As Earth’s virtual twin, Venus represents a control case for understanding rocky planet evolution, including Earth. Venus has long been considered an analog for early Earth, and may hold clues for understanding the conditions under which Earth, and possibly exoplanets, transition from a single plate to plate tectonics. As more Earth-sized exoplanets are discovered, the objective is to understand just how Earth-like, and habitable, they may be. The conditions that drove Venus and Earth down such divergent evolutionary paths is one of the primary questions for understanding habitability. Models of geologic evolution are required to ingest the limited information on exoplanets—size, density, insulation, and eventually upper atmospheric composition—and make informed predictions. The role of plate tectonics, though long-term formation of the atmosphere and recycling of volatiles into the mantle, has emerged an essential element of this prediction. Venus holds the key to predicting the conditions that will or will not produce plate tectonics.
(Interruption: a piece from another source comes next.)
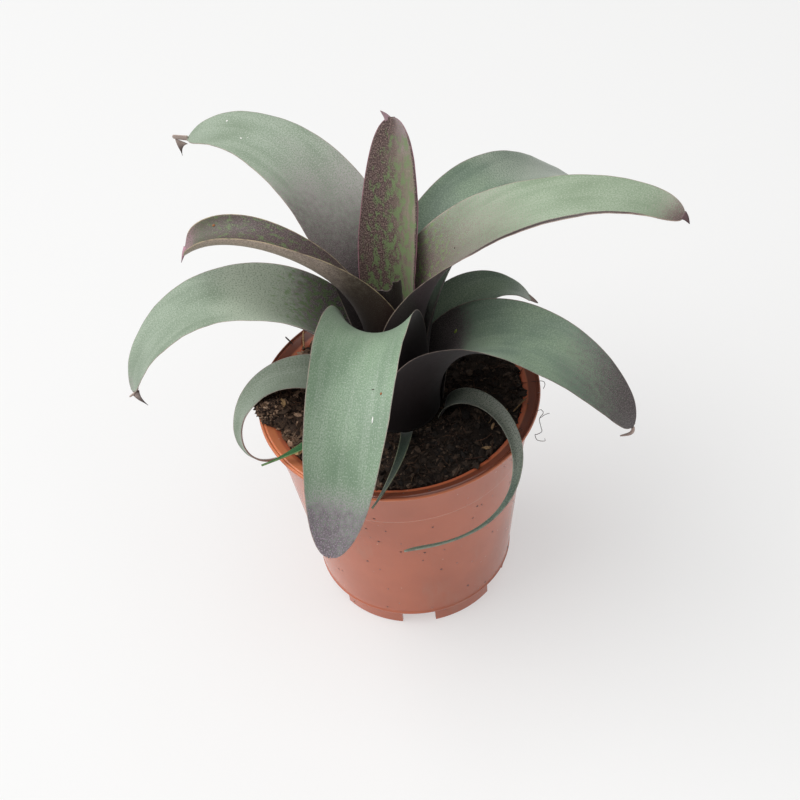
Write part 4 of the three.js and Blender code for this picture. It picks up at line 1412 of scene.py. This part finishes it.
def grow_leaf(name, finishes):
    """The blade's grid and its horns, joined in one mesh, with every value that the finish reads."""
    leaf, look = LEAVES[name], LEAF_LOOKS[name]
    rows = int(np.clip(leaf["length"] * ROWS_PER_MM, 60, 190))
    across = int(np.clip(max(leaf["half"]) * COLUMNS_PER_MM, 10, 40))
    points, uv, values = blade_grid(name, rows, across)
    faces = blade_faces(rows, across)
    points, uv = points.reshape(-1, 3), uv.reshape(-1, 2)
    layers = {key: value.ravel() for key, value in layer_values(look, values).items()}
    for horn in [h for h in HORNS if h["leaf"] == name]:
        more, more_faces, tone, reach = horn_surface(horn)
        faces += [[corner + len(points) for corner in face] for face in more_faces]
        points = np.concatenate([points, more])
        uv = np.concatenate([uv, np.stack([0 * reach, leaf["length"] + reach], -1)])
        added = dict(stain=0.5, dark=0.5, bloom=0.5, patch=-1, under=0, rim=9, claw=1 + tone)
        layers = {key: np.concatenate([value, added[key] + 0 * tone]) for key, value in layers.items()}
    finish = finishes[look["look"]]
    piece_name = name.replace("leaf_", "blade_")
    return make_piece(piece_name, points, faces, finish, uv, layers, stands_for=name)


FINISHES = {
    "green": dict(patches=0.6), "lower": dict(patches=0.75, sway=0.55), "front": dict(scurf=0.14, sway=0.6),
    "rosy": dict(patches=0.7, sway=0.2), "dark": dict(scurf=0.16),
    "bronze": dict(scurf=0.14, patches=0.6, dotted=0.2), "torn": dict(scurf=0.08, dotted=0.2),
    "maroon": dict(scurf=0.1, patches=0.8, dotted=0.15, spread=1.6), "deep": dict(scurf=0.06, rim=0.2),
    "curl": dict(scurf=0.12, rim=0.2), "vivid": dict(scurf=0.04, rim=0.15),
}
leaf_finishes = {name: leaf_finish(name, **shares) for name, shares in FINISHES.items()}
for leaf_name in LEAVES:
    blade = grow_leaf(leaf_name, leaf_finishes)
    print(blade.name, len(blade.data.polygons), "faces")

# %% [markdown]
# ## Flecks on the leaves
#
# A few small things sit on the blades: white flecks of dried water scale on the leaf at the back left, a
# short white scratch and brown specks on the front one, and a brown, a rusty or a green spot on three
# more. The blade's grid is too coarse for them, so each is a flat lump laid on it at its t and u.

# %% Flecks
WHITE, BROWN, RUST, GREEN = 1.0, 0.0, 0.35, 0.65
FLECK_THICKNESS = 0.12

# Each fleck: leaf, t, u, half length, half width, tone
FLECKS = [
    ("leaf_back_left", 0.885, -0.45, 0.55, 0.5, WHITE), ("leaf_back_left", 0.815, 0.3, 0.5, 0.4, WHITE),
    ("leaf_back_left", 0.8, 0.18, 0.22, 0.22, WHITE), ("leaf_front", 0.703, 0.6, 1.4, 0.28, WHITE),
    ("leaf_front", 0.638, 0.48, 0.25, 0.6, BROWN), ("leaf_front", 0.648, 0.69, 0.6, 0.45, RUST),
    ("leaf_mid_left", 0.9, -0.65, 1.0, 0.5, RUST),
    ("leaf_right", 0.47, 0.1, 0.5, 0.4, BROWN), ("leaf_low_right", 0.27, 0.62, 1.5, 0.7, GREEN),
]


def fleck_finish():
    """One material for all flecks, which takes its colour from their tone."""
    f = Finish("leaf_fleck")
    tone = f.attribute("tone")
    colour = f.mix(paint("3b2a22"), paint("94592f"), f.step(tone, 0.1, 0.3))
    colour = f.mix(colour, paint("8fa04a"), f.step(tone, 0.4, 0.6))
    colour = f.mix(colour, paint("f2f1ec"), f.step(tone, 0.75, 0.95))
    f.set_skin(Base_Color=colour, Roughness=0.7)
    return f.material


def lay_flecks():
    """Flat lumps whose long side lies along the blade and whose short one stands on its surface."""
    shape, faces = lump_shape()
    points = []
    for name, t, u, long, wide, _ in FLECKS:
        leaf, t = LEAVES[name], np.array([t])
        centre = blade_surface(leaf, t, np.array([u]), np.array([LEAF_THICKNESS / 2]))[0]
        along, side, normal = (axis[0] for axis in blade_frame(leaf, t))
        bend = np.radians(cubic_through([0, *leaf["channel"]], t)[0])
        lean = u * bend * half_width(leaf, t)[0] / cubic_through(leaf["half"], t)[0]
        across = side * np.cos(lean) + normal * np.sin(lean)
        outward = normal * np.cos(lean) - side * np.sin(lean)
        points.append(centre + shape * (long, wide, FLECK_THICKNESS) @ np.stack([along, across, outward]))
    every = copied(faces, len(shape), len(points))
    tones = np.repeat([tone for *_, tone in FLECKS], len(shape))
    return make_piece("leaf_flecks", np.concatenate(points), every.tolist(), fleck_finish(),
                      values={"tone": tones})


flecks = lay_flecks()
print(flecks.name, len(FLECKS))

# %% [markdown]
# ## The stem
#
# The short stem is hidden by the sheaths. It still needs a finish of its own, because it can be seen
# from straight above, at the bottom of the cup.

# %% Stem
def stem_finish():
    """Dull brown with fine upright ridges."""
    f = Finish("plant_stem")
    place = f.place()
    ridge = f.noise(f.scaled(place, 900, 900, 60), detail=3)
    colour = f.mix(paint("4a3f30"), paint("6b5c45"), f.step(ridge, 0.35, 0.65))
    f.set_skin(Base_Color=colour, Roughness=0.8, Normal=f.relief(ridge, 0.3))
    return f.material


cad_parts["stem"].data.materials.clear()
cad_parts["stem"].data.materials.append(stem_finish())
Although there are a host of compelling questions about our sister planet, several fundamental questions stand out for interior evolution. Did Venus experience catastrophic resurfacing? The catastrophic resurfacing hypothesis is the basis for episodic models of interior evolution. Are these models valid, or is Venus losing its heat though smaller scale resurfacing, perhaps in mode distinct from either mobile or stagnant lid convection? Does Venus have remanent magnetization? Evidence for a dynamo would provide another key constraint on thermal and compositional evolution. Does Venus have subduction? Could it produce transform faults that are precursors to plate tectonics? What’s the average surface age? Could it be closer to 100 my than 1 by? This question is essential to understating heat loss mechanisms and overall evolution. Are Venus’ tesserae plateaus analogs to Earth’s continents and a fingerprint of interior water? Is Venus still outgassing today? Volatiles exert a strong control on crust and mantle rheology, melting and volcanism, as well as on climate. Numerous missions have been proposed to answer these questions (Ghail et al. 2017; Smrekar et al. 2018).